Similarly, the subscription-based model is a departure from the traditional one-time purchase of a tool. It reframes the device as part of an ongoing service, which includes cloud processing, hosting, software updates, and advanced features. This shifts the cost from a capital expenditure to a more predictable operational one, a model many businesses now prefer. Yet, for any team, it’s a financial commitment that must be weighed against the value it delivers. And as with any piece of equipment destined for active work sites, considerations around hardware durability and responsive customer support are just as vital as the megabytes per second.
 Matterport Pro3 Performance Kit

Conclusion: The End of Guesswork

The true revolution brought about by tools like the Matterport Pro3 isn’t just about creating beautiful 3D tours. It’s about the eradication of ambiguity. It’s about replacing assumptions and guesswork with verifiable data. By providing a single, shareable, and accurate source of truth for a physical space, this technology is forging a new, common language for everyone involved in a building’s lifecycle, from the architect to the engineer to the eventual facility manager.

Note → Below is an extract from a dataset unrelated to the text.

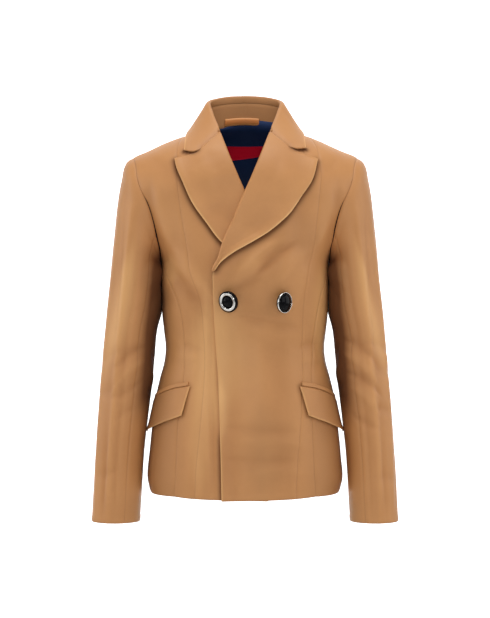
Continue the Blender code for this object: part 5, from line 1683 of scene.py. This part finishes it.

The ghosts in the walls are being banished by light. Imagine your team, spread across continents, putting on VR headsets to walk through the proposed new office layout together, making real-time annotations in the digital twin. Imagine a facility manager, years later, pointing their tablet at a wall and instantly seeing the complete history of the plumbing and electrical systems hidden behind it. This is not science fiction; it is the new reality of the intelligent workspace. We are moving from merely describing our physical world to having a continuous, data-rich conversation with it. And in doing so, we are not just building better offices; we are building a smarter way to work.